香りとしては、トップにかなりなベチバーと甘さのないベルガモットやフルーツが全面に出て、随分ライトでドライになったと思いきや、肌表面では乾いたベチバーやレザー、タバコが香る一方で、立ち上る香気はアバニタの真骨頂であるまろやかなアンバーバニラとオークモスをしっかり満喫、オリスやヘリオトロープなどのパウダリックな要素も変わりはありません。クラシック香水独特の香りの層がくっきりと体感でき、かつ今までのアバニタにはなかった透明感が現れ、全体的には重厚感と爽快感を上手く両立しています。どっしりとしたパルファムと荒削りなEDTの中間と言うよりは、EDTの解像度をぐっと高めて粒子が細かくなり、パルファムのまろやかな深みも持合わせ、よい意味でつけやすくなった感じです。
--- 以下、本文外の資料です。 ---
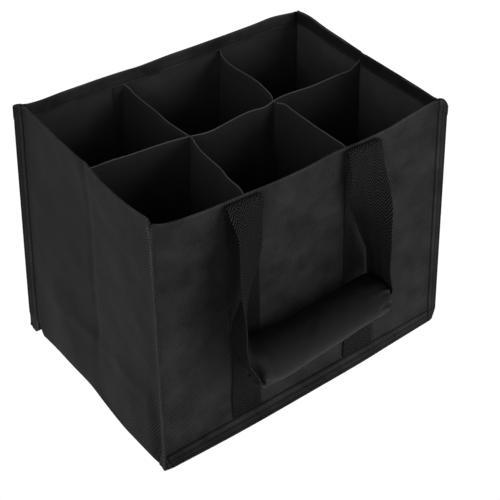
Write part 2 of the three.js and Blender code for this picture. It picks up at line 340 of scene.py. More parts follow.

確かに最初は若干今風に薄くてきつくも感じますが、一日を通してみてよくよく考えて作られた新濃度であるとわかります。

なおアバニタはこのエディシオン・プリヴェと通常品すべてに天然オークモスを使用しており、老舗の心意気を感じます。

Habanita (new, 2012)

1921年生まれのアバニタが91歳となる2012年初頭、モリナールはアバニタの大々的な規格変更を行い、これまで取扱いのあったパルファム・オードトワレ・ソープなどのバスラインをすべて廃番とした一方で、フレグランスは新処方のオードパルファム1種(75mlと30mlの2サイズ)に、バスラインはシャワージェルとボディミルク2種のみとなりました。

ヨーロッパでは確固たる人気を誇るアバニタ、この規格変更はモリナールとしても特設サイトを設置するなど満を持した勝負と見えて、フェイスブック上でもアバニタの歴史や過去の広告を載せ「不滅のアバニタ、新たなる発見」の意気込みでボトルや箱も一新。メーカー自らが胸を張る大胆な変更にアバニタファンの私も気になり、取扱店に問合せた所はっきりと「今までのアバニタとは違います。でもセンシュアルな魅力はそのままですよ」との事、ますます気になり発売すぐに取り寄せてみました。

第一印象としては、その透明度の高さに驚きました。あれ、アバニタ、向こうが透けて見えてるよ、どうしたの?といった具合の透明度です。不透明な重厚感で迫るアバニタ、ここまで透明度が上がってはさすがに最初は面食らいました。限定版、エディシオン・プリヴェ(2009)の際も随分透明感があると感じましたが、新生アバニタはエディシオン・プリヴェの比ではありません。ただ、鳴物入りで登場しただけあって、ただの薄口仕上げになっただけでは終わらず、取扱店の言うとおり、印象はアバニタそのもの。さすがに胸の谷間の脂汗や香りに交じる体臭のような迫力は感じられないものの、焦げ茶色と深い紫を幾重にも重ねたオーガンジーの様な香り立ちの中には、主軸のアンバーバニラやベチバー、オークモス、ソーピーなオリスやヘリオトローブも、ベースのレザーやタバコノートも健在。そしてこのオーガンジーの質感で、しっかり終日香るところも「世界で一番香りが長持ちする」のが自慢のアバニタ、期待を裏切りません。日本の真夏でも美しく香ります。旧品のEDTやパルファムをお使い付けの向きにとっては賛否両論有ろうかと思いますが、個人的にはこの処方変更は、1921年に生まれたアバニタが当時の女性を虜にしたのと同等のスタンスで、2012年の女性に受け入れられるのではないかと思います。

往年の香りを再処方し、功利の匂いがする変わり果てた姿になってしまうものが多い中、エディシオン・プリヴェもよくできていましたが、新生アバニタも決して過去のパロディに終わっていない所を評価したいと思います。海外香水サイトでも「処方変更とはかくあるべき、他の香水も範とすべし」の高評価が目につきます。

ただ、欲を言えば、パルファム濃度は残して欲しかった。このEDPに、ポイントでパルファムを点付けすれば、陰影と立体感が増し、美しいだけに終わらない21世紀のアバニタが登場する筈です。新生EDPの人気次第かもしれませんが、パルファムが復活する事を願います。